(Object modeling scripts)
##########
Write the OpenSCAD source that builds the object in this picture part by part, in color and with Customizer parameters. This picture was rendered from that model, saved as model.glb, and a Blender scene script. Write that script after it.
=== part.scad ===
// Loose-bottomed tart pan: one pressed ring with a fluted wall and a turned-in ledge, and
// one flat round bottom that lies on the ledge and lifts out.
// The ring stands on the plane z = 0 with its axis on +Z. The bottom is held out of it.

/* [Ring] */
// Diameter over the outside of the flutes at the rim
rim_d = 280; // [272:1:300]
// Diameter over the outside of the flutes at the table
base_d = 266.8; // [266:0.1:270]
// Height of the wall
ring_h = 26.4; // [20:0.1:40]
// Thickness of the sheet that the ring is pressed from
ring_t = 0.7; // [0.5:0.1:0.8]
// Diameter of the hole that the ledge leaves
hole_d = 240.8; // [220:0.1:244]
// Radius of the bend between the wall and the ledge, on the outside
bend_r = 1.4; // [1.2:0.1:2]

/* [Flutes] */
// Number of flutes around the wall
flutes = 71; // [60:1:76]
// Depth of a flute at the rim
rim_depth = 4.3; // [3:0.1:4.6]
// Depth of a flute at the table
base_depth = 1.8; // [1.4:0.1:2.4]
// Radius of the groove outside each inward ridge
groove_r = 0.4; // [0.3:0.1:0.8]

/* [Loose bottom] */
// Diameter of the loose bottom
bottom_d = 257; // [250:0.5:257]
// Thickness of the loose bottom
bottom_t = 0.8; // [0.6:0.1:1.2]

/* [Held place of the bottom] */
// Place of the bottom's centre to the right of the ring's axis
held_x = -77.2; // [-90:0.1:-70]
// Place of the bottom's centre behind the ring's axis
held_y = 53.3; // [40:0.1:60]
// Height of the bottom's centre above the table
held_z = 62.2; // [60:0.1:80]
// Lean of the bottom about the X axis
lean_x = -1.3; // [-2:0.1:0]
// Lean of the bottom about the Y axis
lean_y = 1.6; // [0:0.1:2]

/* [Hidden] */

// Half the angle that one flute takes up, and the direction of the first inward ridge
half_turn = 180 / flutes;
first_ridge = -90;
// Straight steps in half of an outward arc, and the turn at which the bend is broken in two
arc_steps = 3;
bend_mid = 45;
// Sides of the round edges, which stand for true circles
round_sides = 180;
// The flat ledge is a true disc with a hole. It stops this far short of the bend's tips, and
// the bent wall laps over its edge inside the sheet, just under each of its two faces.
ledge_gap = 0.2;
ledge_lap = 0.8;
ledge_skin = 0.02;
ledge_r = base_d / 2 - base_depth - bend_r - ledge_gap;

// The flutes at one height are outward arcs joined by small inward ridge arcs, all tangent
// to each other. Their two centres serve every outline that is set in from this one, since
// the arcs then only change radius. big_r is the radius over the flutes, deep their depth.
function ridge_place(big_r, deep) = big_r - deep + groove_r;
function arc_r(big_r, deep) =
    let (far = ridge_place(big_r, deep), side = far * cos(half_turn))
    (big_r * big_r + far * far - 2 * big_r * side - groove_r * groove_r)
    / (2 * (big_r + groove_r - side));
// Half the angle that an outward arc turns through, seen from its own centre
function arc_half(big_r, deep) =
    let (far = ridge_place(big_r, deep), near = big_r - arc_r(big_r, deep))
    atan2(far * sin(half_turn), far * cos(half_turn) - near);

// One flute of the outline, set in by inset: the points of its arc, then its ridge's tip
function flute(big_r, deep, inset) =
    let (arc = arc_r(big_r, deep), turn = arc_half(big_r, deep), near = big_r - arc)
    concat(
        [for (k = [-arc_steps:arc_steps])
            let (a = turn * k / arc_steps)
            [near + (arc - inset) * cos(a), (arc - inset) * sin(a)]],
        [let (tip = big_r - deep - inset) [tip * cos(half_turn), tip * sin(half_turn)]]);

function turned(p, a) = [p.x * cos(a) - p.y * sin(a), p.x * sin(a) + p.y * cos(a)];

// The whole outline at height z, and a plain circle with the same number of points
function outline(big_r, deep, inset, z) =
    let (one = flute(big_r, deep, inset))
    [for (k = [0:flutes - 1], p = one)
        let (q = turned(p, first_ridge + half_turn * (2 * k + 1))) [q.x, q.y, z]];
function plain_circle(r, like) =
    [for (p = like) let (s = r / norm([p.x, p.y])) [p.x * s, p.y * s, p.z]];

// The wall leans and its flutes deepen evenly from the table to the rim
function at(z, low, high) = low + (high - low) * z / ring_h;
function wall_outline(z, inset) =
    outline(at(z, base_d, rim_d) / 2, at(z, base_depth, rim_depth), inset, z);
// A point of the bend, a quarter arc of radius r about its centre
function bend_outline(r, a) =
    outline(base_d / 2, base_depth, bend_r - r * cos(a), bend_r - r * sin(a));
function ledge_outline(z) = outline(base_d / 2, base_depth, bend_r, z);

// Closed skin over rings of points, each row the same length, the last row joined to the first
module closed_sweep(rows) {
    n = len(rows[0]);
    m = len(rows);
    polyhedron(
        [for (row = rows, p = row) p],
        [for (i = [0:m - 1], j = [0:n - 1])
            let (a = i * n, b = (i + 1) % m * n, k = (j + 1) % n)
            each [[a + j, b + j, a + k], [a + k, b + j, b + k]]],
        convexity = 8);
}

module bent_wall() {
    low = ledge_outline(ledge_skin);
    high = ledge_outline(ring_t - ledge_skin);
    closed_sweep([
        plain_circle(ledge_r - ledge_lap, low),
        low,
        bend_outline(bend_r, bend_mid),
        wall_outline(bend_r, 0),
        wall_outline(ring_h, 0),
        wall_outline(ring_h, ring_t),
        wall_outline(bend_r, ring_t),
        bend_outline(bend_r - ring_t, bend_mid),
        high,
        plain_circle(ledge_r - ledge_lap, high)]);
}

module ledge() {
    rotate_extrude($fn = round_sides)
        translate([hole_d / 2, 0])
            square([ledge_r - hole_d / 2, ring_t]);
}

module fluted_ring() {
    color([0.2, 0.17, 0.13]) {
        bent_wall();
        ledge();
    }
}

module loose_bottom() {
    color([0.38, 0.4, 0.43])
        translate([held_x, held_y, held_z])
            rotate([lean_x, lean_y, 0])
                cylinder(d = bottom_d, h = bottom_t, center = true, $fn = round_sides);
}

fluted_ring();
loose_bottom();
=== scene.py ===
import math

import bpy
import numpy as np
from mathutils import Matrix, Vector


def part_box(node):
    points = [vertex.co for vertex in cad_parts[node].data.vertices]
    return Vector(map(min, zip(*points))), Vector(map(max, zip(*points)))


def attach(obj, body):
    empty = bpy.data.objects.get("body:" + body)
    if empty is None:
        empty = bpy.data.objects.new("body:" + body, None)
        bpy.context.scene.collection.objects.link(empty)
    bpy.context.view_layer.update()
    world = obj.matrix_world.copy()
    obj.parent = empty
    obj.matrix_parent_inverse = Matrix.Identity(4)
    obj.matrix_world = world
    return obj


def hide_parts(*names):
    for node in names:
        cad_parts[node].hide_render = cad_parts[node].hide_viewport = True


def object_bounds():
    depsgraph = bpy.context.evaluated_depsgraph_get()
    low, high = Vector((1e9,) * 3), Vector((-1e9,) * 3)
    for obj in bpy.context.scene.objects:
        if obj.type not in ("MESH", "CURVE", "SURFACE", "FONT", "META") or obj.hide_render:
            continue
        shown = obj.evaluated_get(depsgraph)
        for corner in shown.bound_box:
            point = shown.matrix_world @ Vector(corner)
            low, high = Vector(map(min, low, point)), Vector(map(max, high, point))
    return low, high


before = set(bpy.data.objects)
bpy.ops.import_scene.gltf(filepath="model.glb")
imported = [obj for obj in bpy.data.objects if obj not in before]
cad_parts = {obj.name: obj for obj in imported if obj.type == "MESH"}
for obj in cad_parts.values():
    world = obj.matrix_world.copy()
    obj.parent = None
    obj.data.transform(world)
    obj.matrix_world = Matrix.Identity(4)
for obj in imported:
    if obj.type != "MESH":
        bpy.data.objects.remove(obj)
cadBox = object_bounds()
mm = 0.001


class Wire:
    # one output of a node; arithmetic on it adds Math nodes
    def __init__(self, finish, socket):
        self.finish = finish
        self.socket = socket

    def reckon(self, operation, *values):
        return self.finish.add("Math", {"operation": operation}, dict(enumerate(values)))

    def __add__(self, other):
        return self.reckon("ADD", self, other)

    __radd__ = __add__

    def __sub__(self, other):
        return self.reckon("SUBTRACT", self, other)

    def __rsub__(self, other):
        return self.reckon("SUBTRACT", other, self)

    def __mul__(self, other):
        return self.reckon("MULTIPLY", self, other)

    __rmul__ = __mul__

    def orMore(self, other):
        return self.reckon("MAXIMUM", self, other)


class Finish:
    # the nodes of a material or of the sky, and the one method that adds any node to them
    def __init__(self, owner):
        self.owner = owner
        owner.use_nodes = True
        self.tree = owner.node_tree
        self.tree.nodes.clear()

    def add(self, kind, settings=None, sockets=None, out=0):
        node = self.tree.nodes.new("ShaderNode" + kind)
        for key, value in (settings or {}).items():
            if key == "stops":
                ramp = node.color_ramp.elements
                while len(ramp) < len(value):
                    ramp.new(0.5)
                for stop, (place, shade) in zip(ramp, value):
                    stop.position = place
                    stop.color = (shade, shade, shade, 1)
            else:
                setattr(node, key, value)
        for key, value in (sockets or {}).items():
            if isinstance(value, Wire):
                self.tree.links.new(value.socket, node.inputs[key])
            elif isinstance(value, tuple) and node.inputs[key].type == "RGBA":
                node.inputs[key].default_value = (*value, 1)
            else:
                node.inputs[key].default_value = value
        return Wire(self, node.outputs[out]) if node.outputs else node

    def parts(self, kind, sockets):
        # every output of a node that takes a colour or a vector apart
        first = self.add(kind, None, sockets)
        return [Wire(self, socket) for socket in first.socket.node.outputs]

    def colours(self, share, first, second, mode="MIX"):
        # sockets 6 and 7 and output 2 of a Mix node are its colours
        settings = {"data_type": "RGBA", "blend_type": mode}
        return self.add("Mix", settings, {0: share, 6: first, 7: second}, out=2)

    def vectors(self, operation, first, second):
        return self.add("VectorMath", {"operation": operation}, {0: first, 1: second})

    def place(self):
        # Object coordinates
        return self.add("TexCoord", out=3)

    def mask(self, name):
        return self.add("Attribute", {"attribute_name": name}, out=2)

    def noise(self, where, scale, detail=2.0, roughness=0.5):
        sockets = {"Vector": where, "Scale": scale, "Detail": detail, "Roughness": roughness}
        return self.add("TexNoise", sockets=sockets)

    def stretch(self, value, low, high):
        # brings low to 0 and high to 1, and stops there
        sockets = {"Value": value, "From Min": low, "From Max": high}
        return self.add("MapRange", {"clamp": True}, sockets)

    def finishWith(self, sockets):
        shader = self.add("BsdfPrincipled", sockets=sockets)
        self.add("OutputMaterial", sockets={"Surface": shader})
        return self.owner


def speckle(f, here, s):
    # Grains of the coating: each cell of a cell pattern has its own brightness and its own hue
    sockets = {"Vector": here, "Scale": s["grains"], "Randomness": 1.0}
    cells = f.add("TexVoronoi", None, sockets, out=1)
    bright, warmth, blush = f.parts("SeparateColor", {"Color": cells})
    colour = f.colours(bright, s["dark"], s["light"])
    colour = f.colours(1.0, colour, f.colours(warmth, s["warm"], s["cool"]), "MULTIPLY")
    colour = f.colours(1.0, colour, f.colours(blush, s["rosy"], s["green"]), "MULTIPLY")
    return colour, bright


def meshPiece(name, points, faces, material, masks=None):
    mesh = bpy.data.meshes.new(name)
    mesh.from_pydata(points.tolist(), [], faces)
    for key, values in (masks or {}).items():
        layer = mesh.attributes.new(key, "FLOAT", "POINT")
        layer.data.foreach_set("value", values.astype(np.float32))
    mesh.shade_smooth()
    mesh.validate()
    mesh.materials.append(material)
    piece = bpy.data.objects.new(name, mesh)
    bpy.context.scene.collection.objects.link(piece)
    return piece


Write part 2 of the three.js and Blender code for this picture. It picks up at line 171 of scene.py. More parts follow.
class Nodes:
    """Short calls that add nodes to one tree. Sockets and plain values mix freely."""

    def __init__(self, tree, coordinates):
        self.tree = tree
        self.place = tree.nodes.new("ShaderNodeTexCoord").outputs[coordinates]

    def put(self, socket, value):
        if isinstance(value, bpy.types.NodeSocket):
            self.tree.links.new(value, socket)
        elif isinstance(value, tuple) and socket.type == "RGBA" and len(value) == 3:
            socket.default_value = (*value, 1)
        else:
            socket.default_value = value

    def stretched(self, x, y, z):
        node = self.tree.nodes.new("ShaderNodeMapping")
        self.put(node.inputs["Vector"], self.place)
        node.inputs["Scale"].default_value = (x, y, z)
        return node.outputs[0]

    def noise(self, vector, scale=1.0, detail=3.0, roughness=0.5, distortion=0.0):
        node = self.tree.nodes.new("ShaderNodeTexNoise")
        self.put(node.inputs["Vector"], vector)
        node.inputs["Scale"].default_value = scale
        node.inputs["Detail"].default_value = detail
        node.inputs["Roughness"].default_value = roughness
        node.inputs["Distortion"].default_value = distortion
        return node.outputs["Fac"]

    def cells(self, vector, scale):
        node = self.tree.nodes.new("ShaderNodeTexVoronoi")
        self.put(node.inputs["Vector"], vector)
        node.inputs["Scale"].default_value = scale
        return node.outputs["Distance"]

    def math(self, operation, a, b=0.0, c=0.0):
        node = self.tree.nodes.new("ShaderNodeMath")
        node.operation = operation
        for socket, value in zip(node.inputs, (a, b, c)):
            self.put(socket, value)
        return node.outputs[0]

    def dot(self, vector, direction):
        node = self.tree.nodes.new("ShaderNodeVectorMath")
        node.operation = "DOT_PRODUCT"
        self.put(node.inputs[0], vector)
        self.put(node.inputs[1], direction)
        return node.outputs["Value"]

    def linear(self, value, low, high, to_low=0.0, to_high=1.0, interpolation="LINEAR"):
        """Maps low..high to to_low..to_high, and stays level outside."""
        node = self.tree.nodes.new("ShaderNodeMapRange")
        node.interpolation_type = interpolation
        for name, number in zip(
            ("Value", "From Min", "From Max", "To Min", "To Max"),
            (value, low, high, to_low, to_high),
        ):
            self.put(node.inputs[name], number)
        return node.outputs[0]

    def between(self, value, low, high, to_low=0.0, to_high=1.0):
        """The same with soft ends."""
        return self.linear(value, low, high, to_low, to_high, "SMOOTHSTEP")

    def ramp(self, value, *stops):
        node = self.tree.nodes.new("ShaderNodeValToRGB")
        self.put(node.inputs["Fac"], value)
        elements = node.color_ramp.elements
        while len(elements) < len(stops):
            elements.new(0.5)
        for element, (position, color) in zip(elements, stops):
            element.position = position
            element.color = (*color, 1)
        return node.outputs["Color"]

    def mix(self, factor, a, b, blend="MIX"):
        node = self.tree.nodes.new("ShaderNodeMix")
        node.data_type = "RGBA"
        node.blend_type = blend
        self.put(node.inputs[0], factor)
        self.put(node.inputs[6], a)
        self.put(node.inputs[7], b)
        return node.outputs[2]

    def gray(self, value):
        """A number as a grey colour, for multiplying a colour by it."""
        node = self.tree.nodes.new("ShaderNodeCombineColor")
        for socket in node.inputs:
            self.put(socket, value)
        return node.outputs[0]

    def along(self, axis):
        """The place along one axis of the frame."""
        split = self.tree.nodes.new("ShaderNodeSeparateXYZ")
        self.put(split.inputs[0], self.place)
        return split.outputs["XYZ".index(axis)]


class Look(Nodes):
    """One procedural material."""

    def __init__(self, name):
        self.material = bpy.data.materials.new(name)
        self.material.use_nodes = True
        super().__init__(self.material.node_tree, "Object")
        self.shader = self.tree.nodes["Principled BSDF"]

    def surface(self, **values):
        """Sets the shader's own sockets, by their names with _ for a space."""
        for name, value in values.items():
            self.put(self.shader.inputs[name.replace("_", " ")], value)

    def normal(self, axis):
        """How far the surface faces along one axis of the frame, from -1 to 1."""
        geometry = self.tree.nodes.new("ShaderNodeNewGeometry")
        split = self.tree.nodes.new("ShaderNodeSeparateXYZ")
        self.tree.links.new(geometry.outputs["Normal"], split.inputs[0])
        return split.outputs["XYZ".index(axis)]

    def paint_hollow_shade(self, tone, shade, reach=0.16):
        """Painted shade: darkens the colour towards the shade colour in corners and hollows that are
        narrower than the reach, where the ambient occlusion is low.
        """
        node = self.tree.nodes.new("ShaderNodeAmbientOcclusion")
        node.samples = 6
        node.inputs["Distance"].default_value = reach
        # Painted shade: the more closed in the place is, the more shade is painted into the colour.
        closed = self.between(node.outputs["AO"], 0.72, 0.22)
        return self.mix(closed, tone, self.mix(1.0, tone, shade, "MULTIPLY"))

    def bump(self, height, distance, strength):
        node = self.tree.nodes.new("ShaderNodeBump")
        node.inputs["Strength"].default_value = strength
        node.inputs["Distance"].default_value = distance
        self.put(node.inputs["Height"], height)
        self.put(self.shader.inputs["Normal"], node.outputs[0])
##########
Print, without alteration, the lines from the line with "Write part 2" to the line with "socket.default_value = value". Include both of them, and omit every other line.

* [The reply]:
Write part 2 of the three.js and Blender code for this picture. It picks up at line 171 of scene.py. More parts follow.
class Nodes:
    """Short calls that add nodes to one tree. Sockets and plain values mix freely."""

    def __init__(self, tree, coordinates):
        self.tree = tree
        self.place = tree.nodes.new("ShaderNodeTexCoord").outputs[coordinates]

    def put(self, socket, value):
        if isinstance(value, bpy.types.NodeSocket):
            self.tree.links.new(value, socket)
        elif isinstance(value, tuple) and socket.type == "RGBA" and len(value) == 3:
            socket.default_value = (*value, 1)
        else:
            socket.default_value = value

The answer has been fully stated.